There’s another reason to take a TV writing course besides learning the basics of the craft. If you’re the least bit likeable, you’ll make a few friends among the other classmates. This is good, because you’ll have other people you can show your work to. This is also good because somebody in the class may sell his or her first script before you do… and suddenly you’ll have a friend in the business.

Many of my writer/producer friends today are writers I knew back when I was in college, when we were all dreaming of breaking into TV some day.

A writer we hired on staff on the first season of Missing was in a Santa Monica screenwriters group… and was the first member of her class to get a paying writing gig.

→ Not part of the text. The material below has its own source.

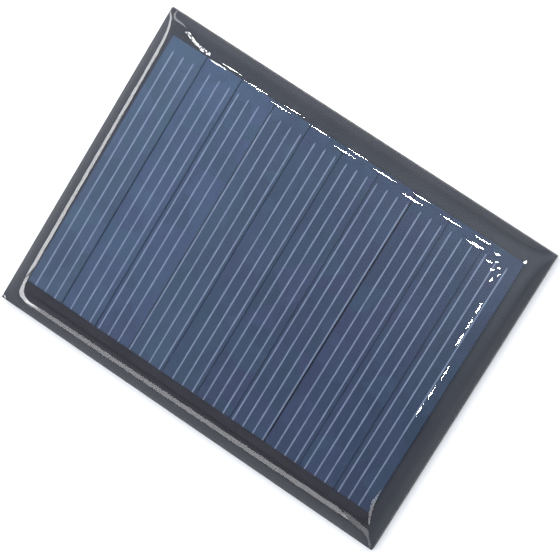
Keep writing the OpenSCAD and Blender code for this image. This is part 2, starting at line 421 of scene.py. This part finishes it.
def solder_lacquer(name, colours, shine):
    """Black solder lacquer on fibreglass: semi-gloss, with the cloth's weave faint beneath it. Under
    the resin, which bends light as much as it does, it has next to no shine of its own."""
    made, tree, place = new_finish(name)
    weave = add(
        tree, "ShaderNodeTexWave", {"Vector": place, "Scale": per_metre(3.1), "Distortion": 0.6},
        bands_direction="X",
    )
    cross = add(
        tree, "ShaderNodeTexWave", {"Vector": place, "Scale": per_metre(3.1), "Distortion": 0.6},
        bands_direction="Y",
    )
    cloth = add(tree, "ShaderNodeMath", {0: weave.outputs[1], 1: cross.outputs[1]}, operation="ADD")
    cloud = add(tree, "ShaderNodeTexNoise", {"Vector": place, "Scale": per_metre(9), "Detail": 3.0})
    share = ramp(tree, cloud.outputs[0], 0.3, 0.7, 0.0, 1.0)
    base = blend_colours(tree, share, colours.lacquer, linear("#34363c"))
    bump = add(
        tree, "ShaderNodeBump", {"Height": cloth.outputs[0], "Strength": 0.1, "Distance": 0.003 * MM}
    )
    surface = add(
        tree, "ShaderNodeBsdfPrincipled",
        {
            "Base Color": base,
            "Roughness": ramp(tree, cloud.outputs[0], 0.3, 0.7, 0.30, 0.42),
            "Specular IOR Level": shine,
            "Normal": bump.outputs[0],
        },
    )
    close_finish(tree, surface.outputs[0])
    return made


def sawn_laminate(colours):
    """Sawn glass-epoxy laminate: dull, with the pale ends of the cloth's fibres in thin layers."""
    made, tree, place = new_finish("sawn_glass_epoxy")
    flat = add(tree, "ShaderNodeMapping", {"Vector": place, "Scale": (1, 1, 6)})
    fibres = add(
        tree, "ShaderNodeTexNoise", {"Vector": flat.outputs[0], "Scale": per_metre(0.9), "Detail": 4.0}
    )
    layers = add(
        tree, "ShaderNodeTexWave", {"Vector": place, "Scale": per_metre(1.1), "Distortion": 1.5},
        bands_direction="Z",
    )
    ends = add(tree, "ShaderNodeMath", {0: fibres.outputs[0], 1: layers.outputs[1]}, operation="MULTIPLY")
    base = blend_colours(
        tree, ramp(tree, ends.outputs[0], 0.25, 0.6, 0.0, 0.7), colours.laminate, colours.fibre
    )
    bump = add(
        tree, "ShaderNodeBump", {"Height": fibres.outputs[0], "Strength": 0.5, "Distance": 0.02 * MM}
    )
    surface = add(
        tree, "ShaderNodeBsdfPrincipled",
        {"Base Color": base, "Roughness": 0.75, "Normal": bump.outputs[0]},
    )
    close_finish(tree, surface.outputs[0])
    return made


def metal(name, base, dull, rough, grain_mm):
    """A bare metal: its colour goes dull in small patches, and its grain breaks up the shine."""
    made, tree, place = new_finish(name)
    patch = add(tree, "ShaderNodeTexNoise", {"Vector": place, "Scale": per_metre(1.5), "Detail": 3.0})
    grain = add(tree, "ShaderNodeTexNoise", {"Vector": place, "Scale": per_metre(grain_mm), "Detail": 2.0})
    share = ramp(tree, patch.outputs[0], 0.4, 0.7, 0.0, 0.6)
    bump = add(
        tree, "ShaderNodeBump", {"Height": grain.outputs[0], "Strength": 0.2, "Distance": 0.01 * MM}
    )
    surface = add(
        tree, "ShaderNodeBsdfPrincipled",
        {
            "Base Color": blend_colours(tree, share, base, dull),
            "Metallic": 1.0,
            "Roughness": ramp(tree, patch.outputs[0], 0.3, 0.7, rough, rough + 0.15),
            "Normal": bump.outputs[0],
        },
    )
    close_finish(tree, surface.outputs[0])
    return made


def dull_coat(name, base, patches, rough, patch_mm, shine=IN_AIR):
    """A dull coat or film: a plain colour with soft patches of a second one and a fine tooth. Its
    shine is half in air and almost none under the resin."""
    made, tree, place = new_finish(name)
    patch = add(tree, "ShaderNodeTexNoise", {"Vector": place, "Scale": per_metre(patch_mm), "Detail": 3.0})
    tooth = add(tree, "ShaderNodeTexNoise", {"Vector": place, "Scale": per_metre(0.1), "Detail": 1.0})
    share = ramp(tree, patch.outputs[0], 0.35, 0.65, 0.0, 1.0)
    bump = add(
        tree, "ShaderNodeBump", {"Height": tooth.outputs[0], "Strength": 0.2, "Distance": 0.005 * MM}
    )
    surface = add(
        tree, "ShaderNodeBsdfPrincipled",
        {
            "Base Color": blend_colours(tree, share, base, patches),
            "Roughness": ramp(tree, patch.outputs[0], 0.3, 0.7, rough, rough + 0.1),
            "Specular IOR Level": shine,
            "Normal": bump.outputs[0],
        },
    )
    close_finish(tree, surface.outputs[0])
    return made


def bonding_film(colours):
    """Blue-grey bonding film, seen in the gaps between the cells: dull, gone olive with age along one gap
    and nearly black along another."""
    made, tree, place = new_finish("blue_grey_bonding_film")
    along = add(tree, "ShaderNodeSeparateXYZ", {"Vector": place}).outputs["X"]
    tone = add(tree, "ShaderNodeValToRGB", {"Fac": ramp(tree, along, RESIN_LOW.x, RESIN_HIGH.x, 0, 1)})
    stops = tone.color_ramp.elements
    stops[0].color = stops[1].color = colours.film
    for spot, shown in ((OLIVE_SPOT, linear("#47523f")), (DARK_SPOT, linear("#07090d"))):
        for offset, code in ((-FADE, colours.film), (0.0, shown), (FADE, colours.film)):
            stops.new(spot + offset).color = code
    cloud = add(tree, "ShaderNodeTexNoise", {"Vector": place, "Scale": per_metre(3), "Detail": 2.0})
    share = ramp(tree, cloud.outputs[0], 0.35, 0.65, 0.0, 0.5)
    surface = add(
        tree, "ShaderNodeBsdfPrincipled",
        {
            "Base Color": blend_colours(tree, share, tone.outputs[0], linear("#333e53")),
            "Roughness": 0.5,
            "Specular IOR Level": UNDER_RESIN,
        },
    )
    close_finish(tree, surface.outputs[0])
    return made


def give(material, *nodes):
    """Puts one finish on CAD nodes, in place of their plain one."""
    for name in nodes:
        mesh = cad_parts[name].data
        mesh.materials.clear()
        mesh.materials.append(material)


# Pieces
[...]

Now her friends in the class suddenly had a friend on a network TV show who could share her knowledge, give them practical advice and even recommend them to her new agent and the writer/producers she was working with.

Another route is to try and get a job as a writer/producer’s assistant on an hour-long drama. Not only will you get a meager salary, but you will see how a show works from the inside. You’ll read lots of scripts and revisions and, simply by observation, get a graduate course in TV writing. More important, you’ll establish relationships with the writers on the show and the freelancers who come through the door. Many of today’s top TV producers were writer/producer assistants once. All of the assistants we’ve had have gone on to become working TV writers themselves… and not because we gave them a script assignment or recommended them for one. We didn’t do either.

But the one thing you simply have to do is write a spec episodic teleplay. There are lots of books out there -- including mine -- that will tell you how to do that.